Na4Fe3(PO4)2P2O7/C nanospheres as low-cost, high-performance cathode material for sodium-ion batteries

Sodium-ion battery is regarded as a promising power source for large-scale energy storage systems. However, the development of sodium-ion batteries is hindered by the lack of applicable cathode materials with low cost and long cycle life. Here, we report a successful synthesis of Na4Fe3(PO4)2P2O7/C nanospheres with tunable particle size and carbon coating thickness by a template approach. The as-prepared Na4Fe3(PO4)2P2O7/C nanospheres deliver a high discharge capacity of 128.5 mAh g−1 (near to the theoretical capacity: 129 mAh g−1) at 0.2C, with capacity retention of 63.5% at 10 C after 4000 cycles.
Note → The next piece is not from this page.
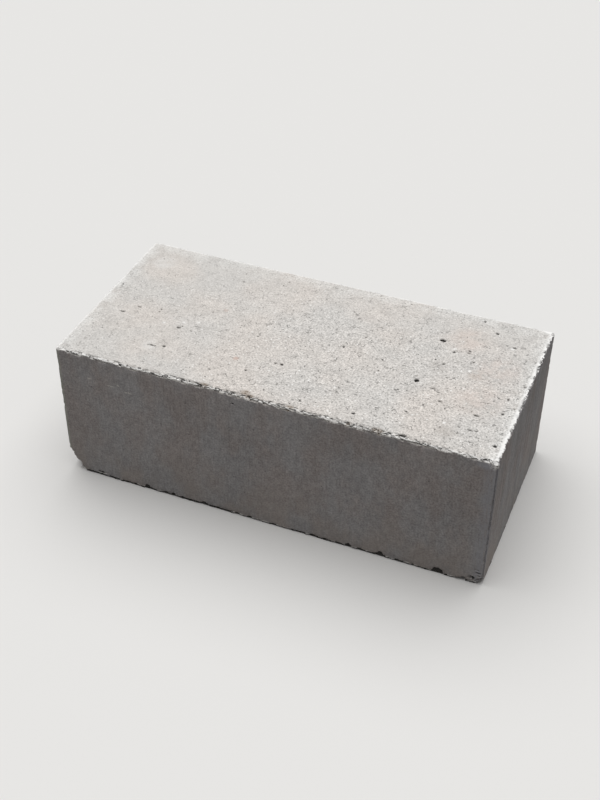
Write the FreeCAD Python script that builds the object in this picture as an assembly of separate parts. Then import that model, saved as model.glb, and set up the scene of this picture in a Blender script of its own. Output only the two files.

Particularly, a high reversible capacity of 79 mAh g−1 is exhibited at an ultrahigh current rate of 100 C (charge/discharge in 36s). The excellent performances result from the shortened Na+ ion diffusion length within the nanospheres (∼30 nm) and highly conductive pathways for electrons in the carbon coating layers (∼3 nm). Owing to their low cost, long lifespan and outstanding rate capability, we believe that the Na4Fe3(PO4)2P2O7/C nanospheres are considerable competitive to other cathode materials for application in stationary sodium-ion batteries.